Musik Bahasa Universal  Mampu Mempersatukan dan Sebuah Harmonisasi Indah

Dan Nita juga menyakini musik adalah bahasa universal yang mampu mempersatukan manusia dari berbagai latar belakang suku, ras dan status sosial. Dan dari pandangannya sendiri Nita memperhatikan bagaimana selama lima hari para musisi dari Indonesia dan negara-negara G20 berkumpul untuk latihan di Jakarta sebelum pertunjukan, “Mereka (musis Indonesia dan negara-negara G20) sudah seperti keluarga, merasa senang, persahabatan dan persaudaraannya luar biasa dan mampu bersatu menjadi sebuah harmonisasi yang indah,” kata Nita sambil menjelaskan para musisi orkestra ini akan mengenakan busana kental dengan Indonesia yaitu kain tenun NTT sebagai bawahan. Untuk yang perempuan atasannya mengenakan kebaya hitam dan untuk laki-laki berbalut jas dan celana panjang berbalut kain tenun NTT.
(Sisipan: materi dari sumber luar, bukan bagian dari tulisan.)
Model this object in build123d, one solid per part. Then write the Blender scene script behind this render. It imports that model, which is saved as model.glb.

Memang tahun ini, Indonesia yang resmi mendapat mandat Presidensi G20 2022 yang berkomitmen mendorong pemberdayaan dan kemajuan perempuan di sektor swasta. Dan melalui adanya G20 Empower, Indonesia akan meningkatakan keterwakilan perempuan di level pengambil keputusan terutama di dunia bisnis.
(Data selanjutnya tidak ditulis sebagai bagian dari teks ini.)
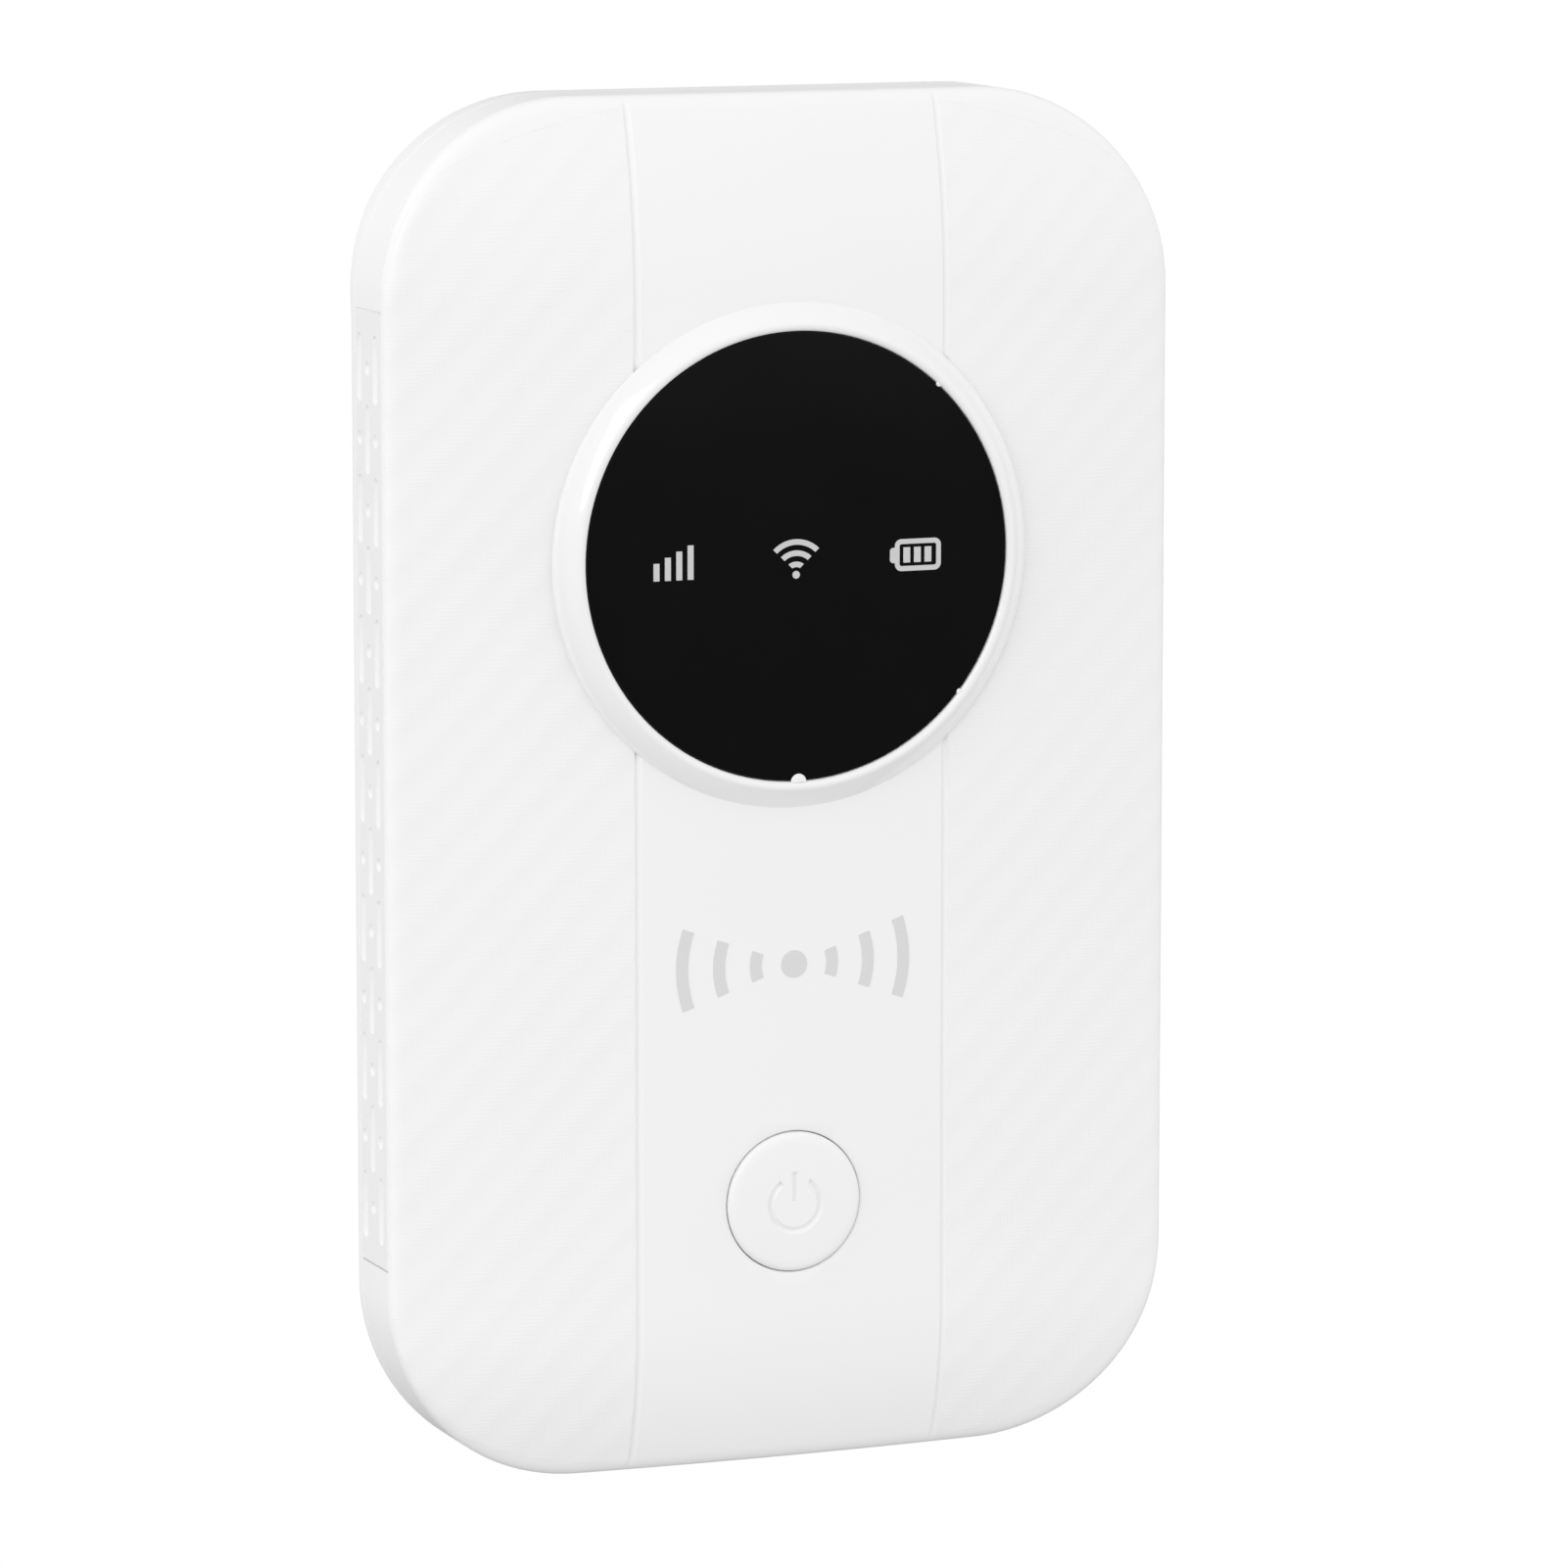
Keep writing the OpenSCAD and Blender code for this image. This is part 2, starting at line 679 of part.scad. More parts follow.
module back_cover() stand() color("white") difference() {
    union() {
        difference() {
            back_form(0, rear_seam_z - seam_gap);
            back_form(back_t, rear_seam_z + 1);
        }
        // Lip that enters the frame
        difference() {
            slab(wall_t + seam_gap, rear_seam_z - 1.2, web_bottom_z - 0.5);
            slab(wall_t + seam_gap + 0.8, rear_seam_z - 2, web_bottom_z + 1);
        }
    }
    // Thumbnail notch in the right edge
    translate([body_w / 2 + 1.2, 12, rear_seam_z]) box([4, 8], -0.9, 1);
}

front_shell();
display_ring();
display_window();
window_adhesive();
signal_icon();
wifi_icon();
battery_icon();
front_mark();
power_button();
power_switch();
power_plunger();
light_baffle();
status_leds();
mid_frame();
left_side_strip();
right_side_strip();
frame_screws();
main_board();
wifi_shield();
modem_shield();
modem_chip();
memory_chip();
power_shield();
power_chip();
inductors();
thermal_pad();
usb_shell();
usb_tongue();
usb_contacts();
sim_base();
sim_cover();
sim_contacts();
reset_switch();
reset_plunger();
battery_block();
battery_springs();
main_antenna();
diversity_antenna();
wifi_antenna();
antenna_clips();
bay_label();
battery_pack();
battery_cap();
battery_pads();
back_cover();
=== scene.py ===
import json
import math

import bmesh
import bpy
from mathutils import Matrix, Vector

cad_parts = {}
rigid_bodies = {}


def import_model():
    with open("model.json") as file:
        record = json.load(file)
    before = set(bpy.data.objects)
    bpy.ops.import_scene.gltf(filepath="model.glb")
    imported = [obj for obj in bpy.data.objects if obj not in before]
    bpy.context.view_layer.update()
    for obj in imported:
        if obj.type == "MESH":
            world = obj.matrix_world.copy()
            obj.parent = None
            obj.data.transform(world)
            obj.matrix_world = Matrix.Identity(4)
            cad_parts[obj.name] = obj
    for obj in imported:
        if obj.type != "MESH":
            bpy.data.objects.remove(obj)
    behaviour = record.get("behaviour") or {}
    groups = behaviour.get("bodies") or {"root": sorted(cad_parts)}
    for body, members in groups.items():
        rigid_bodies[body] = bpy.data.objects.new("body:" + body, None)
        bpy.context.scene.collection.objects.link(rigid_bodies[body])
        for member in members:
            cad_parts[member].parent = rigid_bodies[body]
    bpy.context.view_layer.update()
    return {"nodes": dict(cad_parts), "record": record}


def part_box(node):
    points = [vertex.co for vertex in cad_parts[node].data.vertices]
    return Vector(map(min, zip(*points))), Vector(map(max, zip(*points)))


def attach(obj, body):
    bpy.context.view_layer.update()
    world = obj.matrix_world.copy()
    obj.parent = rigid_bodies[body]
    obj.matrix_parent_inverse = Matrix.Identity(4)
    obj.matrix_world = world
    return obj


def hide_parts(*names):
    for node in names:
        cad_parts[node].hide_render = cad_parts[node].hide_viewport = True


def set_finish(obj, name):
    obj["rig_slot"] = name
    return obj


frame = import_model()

# Lengths below are in millimetres and become metres when a mesh is made. A place on the body
# is (x, z, d): across, up, and d behind the middle of the front face.
MM = 0.001


def box_mm(node):
    lo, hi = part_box(node)
    return [round(v / MM, 2) for v in lo], [round(v / MM, 2) for v in hi]


# ---------------------------------------------------------------- sizes from the frame
shell_lo, shell_hi = box_mm("front_shell")
ring_lo, ring_hi = box_mm("display_ring")
window_lo, window_hi = box_mm("display_window")
button_lo, button_hi = box_mm("power_button")
cover_hi = box_mm("back_cover")[1]
strip_lo, strip_hi = box_mm("left_side_strip")
pack_lo, pack_hi = box_mm("battery_pack")
cap_lo, cap_hi = box_mm("battery_cap")

WIDTH = shell_hi[0] - shell_lo[0]
HEIGHT = shell_hi[2] - shell_lo[2]
RING_RISE = 1.0
FACE_Y = ring_lo[1] + RING_RISE
DEPTH = cover_hi[1] - FACE_Y
DISC_Z = (ring_lo[2] + ring_hi[2]) / 2
RING_R = (ring_hi[0] - ring_lo[0]) / 2
DISC_R = (window_hi[0] - window_lo[0]) / 2
BUTTON_Z = (button_lo[2] + button_hi[2]) / 2
BUTTON_TOP = button_lo[1] - FACE_Y
STRIP_LOW, STRIP_HIGH = strip_lo[2], strip_hi[2]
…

Maka, sangat wajar bila dalam pertunjukan orkestra G20 kali ini memang harus diselaraskan dengan spirit atau semangat genderitas yang menjadi mandat Presiden G20 untuk Indonesia.

Dan dalam pertunjukan orkestra G20 yang berlangsung pada Senin malam (12/9) di plataran kawasan Candi Borobudur, Magelang, Jawa Tengah,  mendapat sambutan hangat dan standing applause dari para delegasi G20 Culture Minister Meeting serta para tamu atau undangan yang hadir.  Malam itu, tak henti-hentinya gemuruh tepuk tangan, pujian, decak kagum dan perasaan bangga dengan Orkestra G20 ini.

Menariknya, di ujung acara atau akhir pertunjukan orkestra, Mendikbudristek Nadiem Anwar Makarim menyerahkan baton Conductor kepada Menristek Kebudayaan India, Shri Arjun Ram Meghwal, sebagai simbolis serah terima untuk meneruskan Orkestra G20 pada kepemimpinan India dalam Presidensi G20 tahun 2023.

Dan terbukti sudah, Indonesia adalah pelopor menyelenggarakan pertunjukan Orkestra G20 di plataran atau kawasan Candi Borobudur, Magelang, Jawa Tengah  yang merupakan salah satu situs budaya dunia UNESCO, dan selanjutnya akan diteruskan oleh negara penyelenggara Presidensi G20 berikutnya. Indonesia keren!!!